More Perspectives About Van Buren v. US (Guest Blog Post)

by guest blogger Kieran McCarthy

[Eric’s comment: this is a supplement to my more comprehensive post on Van Buren v. US]

This was a critically important case with far-reaching policy implications across dozens of industries. 23 amici curiae were filed.

Justice Barrett wrote a 20-page opinion, nearly half of which was dedicated to a textual analysis of the word “so.”

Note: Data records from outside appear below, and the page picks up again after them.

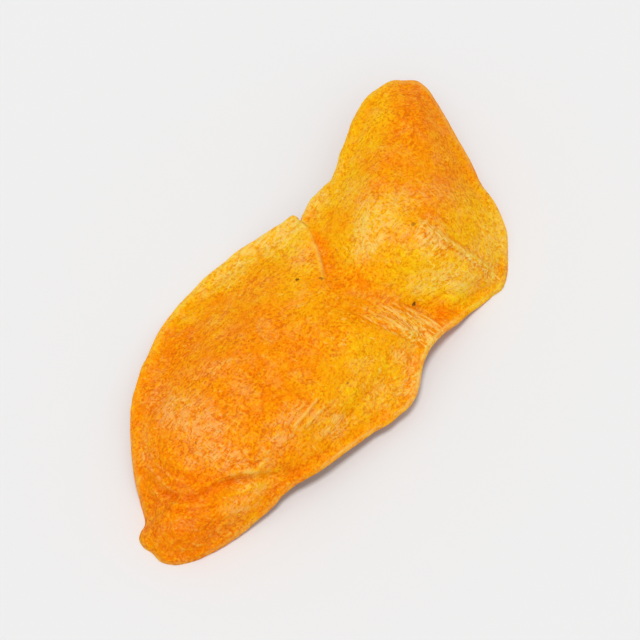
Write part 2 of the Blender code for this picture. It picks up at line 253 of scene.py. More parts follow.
# buckles and wrinkles of the dried skin, finer than the CAD has them
wave = 0.22 * grain(p, q, 3.4, 11.3, 48, 1.5) + 0.12 * grain(p, q, 1.7, 5.9, 48, 1.5)
wrinkle = crease(grain(p, q, 2.6, 41.3, 50, 2.2), 0.07) * smooth(0.5 + 1.5 * grain(p, q, 6.0, 13.1))
wrinkle_b = crease(grain(p, q, 1.5, 47.9, 44, 2.0), 0.09) * smooth(0.4 + 1.5 * grain(p, q, 4.0, 19.1))
fine = 0.055 * grain(p, q, 0.8, 17.1, 48, 1.4) + 0.035 * grain(p, q, 0.42, 23.9)
lip = 0.22 * np.exp(-((r - 0.45) / 0.45) ** 2) - 0.12 * np.exp(-((r - 1.6) / 0.6) ** 2)
lip *= smooth(0.75 + 0.9 * grain(p, q, 7.0, 29.3))
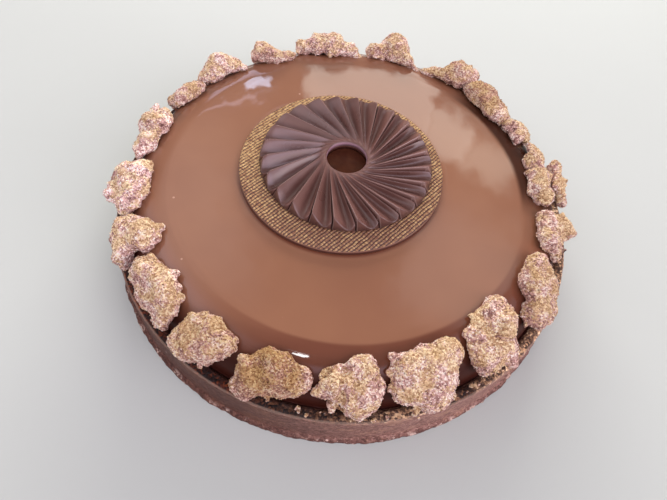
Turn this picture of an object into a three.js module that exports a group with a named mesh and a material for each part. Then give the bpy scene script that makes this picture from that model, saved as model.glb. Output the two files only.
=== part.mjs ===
// A round chocolate tart: a low crust filled with dark chocolate, a domed glaze over it, two chocolate
// discs with a shared hole on top, and a ring of gold-dusted crumble clusters round the glaze.
// Millimetres, +Z up, origin at the middle of the underside, +X to the right of whoever cuts it.
import * as THREE from "three";
import { mergeVertices } from "three/addons/utils/BufferGeometryUtils.js";

const TURN = 2 * Math.PI;
const degrees = THREE.MathUtils.degToRad;

// Left between pieces that touch, so that each stays a body of its own.
const GAP = 0.3;

// The crust: a straight-sided shell with a crumbly foot and a flat rim.
const CRUST = {
  footRadius: 105,
  footHeight: 2.2,
  wallRadius: 103.1,
  rimOuter: 101.8,
  rimInner: 97,
  height: 20.75,
  floor: 4,
  segments: 72,
  footRough: 0.45,
  rimRough: 0.3,
};

// The dark filling inside the crust, which stops below the rim.
const FILLING = { top: 17, segments: 48 };

// The glaze: a flat top that rolls over a soft shoulder and ends inside the rim.
const GLAZE = {
  top: 35.5,
  flatRadius: 76,
  radius: 96.3,
  shoulderFoot: 19.5,
  shoulderPower: 2.2,
  shoulderSteps: 7,
  segments: 72,
};

// The thin disc dusted with gold, and the fluted disc that lies on it.
const GOLD = { x: -3.75, y: 3.2, radius: 44.75, thickness: 2.2, bevel: 0.5, segments: 60 };
const FLUTED = {
  x: -2.15,
  y: 6.06,
  blades: 24,
  holeRadius: 8.8,
  holeRim: 40.6,
  swirlRadius: 8, // each ridge runs straight, on a line that would just touch this circle
  ridgeBearing: 118.2, // where the first ridge ends, anticlockwise from +X
  footRadius: 38,
  flatUntil: 10.5, // the flutes start outside this radius
  rings: [11, 18, 27],
  // Round one blade from its ridge: share of the pitch, height and radius of the blade's end.
  blade: [
    { at: 0, height: 43.2, reach: 35.6 },
    { at: 0.3, height: 42.0, reach: 37.3 },
    { at: 0.62, height: 40.5, reach: 38 },
    { at: 0.86, height: 41.0, reach: 37.8 },
    { at: 0.94, height: 41.7, reach: 36.2 },
  ],
};

// Lumps that lie on the glaze, each with another behind it that reaches down towards the rim.
const backed = (rows) => rows.flatMap(([bearing, distance, height, radius]) => [
  [bearing, distance, height, radius],
  [bearing, Math.min(distance + 7, 97), height - 6, 0.8 * radius],
]);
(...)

While I don’t have the pedigree to comment on the theoretical drafting practices of the US Supreme Court, as a practitioner in this area of law, I was certainly hoping for a little more oomph on the substance here.

Positives:

  • The Court’s decision purges the worst evils of the worst interpretations of the CFAA. Namely, the interpretations that invite criminal liability for a “breathtaking amount of commonplace computer activity.” We must give the Court credit for doing the right thing on that front.
  • If lower courts interpret this case the way Eric thinks they should, by removing liability for ToS violations, C&D authorization withdrawals, and other context-based activities that are contingent upon the “drafting practices of private parties,” then I think that will be a very good thing as well.

Negatives:

  • The Court could have done 10% more work here and provided broad clarity on very key questions, as Eric points out. It declined the opportunity to do so. In the end, there are remarkably few clear, declarative sentences in this opinion that provide guidance for future cases.
  • After the line about “breathtaking amounts of criminal liability,” the second-most important sentence in this decision is “[a]n interpretation [of the CFAA] that stakes so much on a fine distinction controlled by the drafting practices of private parties is hard to sell as the most plausible.” That’s an important sentence, but it’s not as clear is it could be. The court could have said, “Liability under the CFAA cannot be dictated by the drafting practices of private parties.” That would have given lower courts clear, unequivocal guidance. Again, it chose not to do so. Will courts infer the latter from the former? Let’s hope so.
  • There are lots of nuances related to access processes in the world of technology. Proxy servers, passwords, ToSs, VPNs, rotating proxies, residential proxies, hidden urls, and so on. This case simply ignores all of them and says “liability under both clauses stems from a gates-up-or-down inquiry.” To paraphrase Orin Kerr, there are lots of access processes that are basically speed bumps. Plaintiffs’ lawyers are going to argue that those speed bumps are gates. We got precious little guidance from SCOTUS on how to distinguish speed bumps from gates. And so I think we now get to look forward to ten to twenty years of case law arguing over which forms of technology constitute “gates.”

Follow-on thoughts:

  • It’ll be interesting to see the interplay between this and hiQ Labs. I don’t think this decision overrules the public-private distinction from hiQ Labs, and I doubt they’ll grant cert after this, but it’s a different enough phraseology that might require clarity and resolution. My reading of Van Buren is that publicly available data would by definition be “gates up,” but I wouldn’t be shocked if some lower courts in other circuits viewed things differently.
  • In some ways, this could be read as a narrower interpretation of the CFAA than hiQ Labs. For example, I think it may be possible to revisit issues of scraping beneath a valid log-in after this. For one, BrandTotal’s policy discussion said that companies have broad leeway to police password-protected sections of their sites. But if someone has a valid log-in or can create a new one, that would seem to be “gates up” by my understanding of the term.
  • Unlike Eric, I have zero faith in Congress’s ability to come up with a better version of the CFAA.
  • I think the correct interpretation of the CFAA is a less-prominent CFAA that only applies to clear and unambiguous instances of breaching a bona fide authentication barrier. If lower courts read Van Buren in this way, then it will provide imperfect but reasonable clarity going forward on CFAA issues, and the CFAA will decline in importance over the next decade. The battleground on data-access issues will shift to state-law concerns and IP issues. That said, if lower courts interpret Van Buren to permit companies to draft use-specific “access” restrictions into online contracts of adhesion, [or to otherwise publish information on the open internet and then invoke liability for accessing it against rival companies], we’ll end up right back where we started.

June 14, 2021 update:

There will be no “interplay” between hiQ Labs and Van Buren. On June 14th, the Supreme Court granted cert to vacate the judgment in hiQ Labs and remand for further proceedings in light of Van Buren.

The most important legal precedent for web scraping is now void.

I would expect the outcome in hiQ Labs on remand to be the same. By my reading of Van Buren, public information by definition would be “gates up.” LinkedIn will likely argue that they rescinded access through a cease-and-desist letter and through implementation of some rudimentary technical self-help measures such as IP address blocks. But I think the correct understanding of Van Buren is that what is open to the public is not gated and therefore not subject to liability under the CFAA.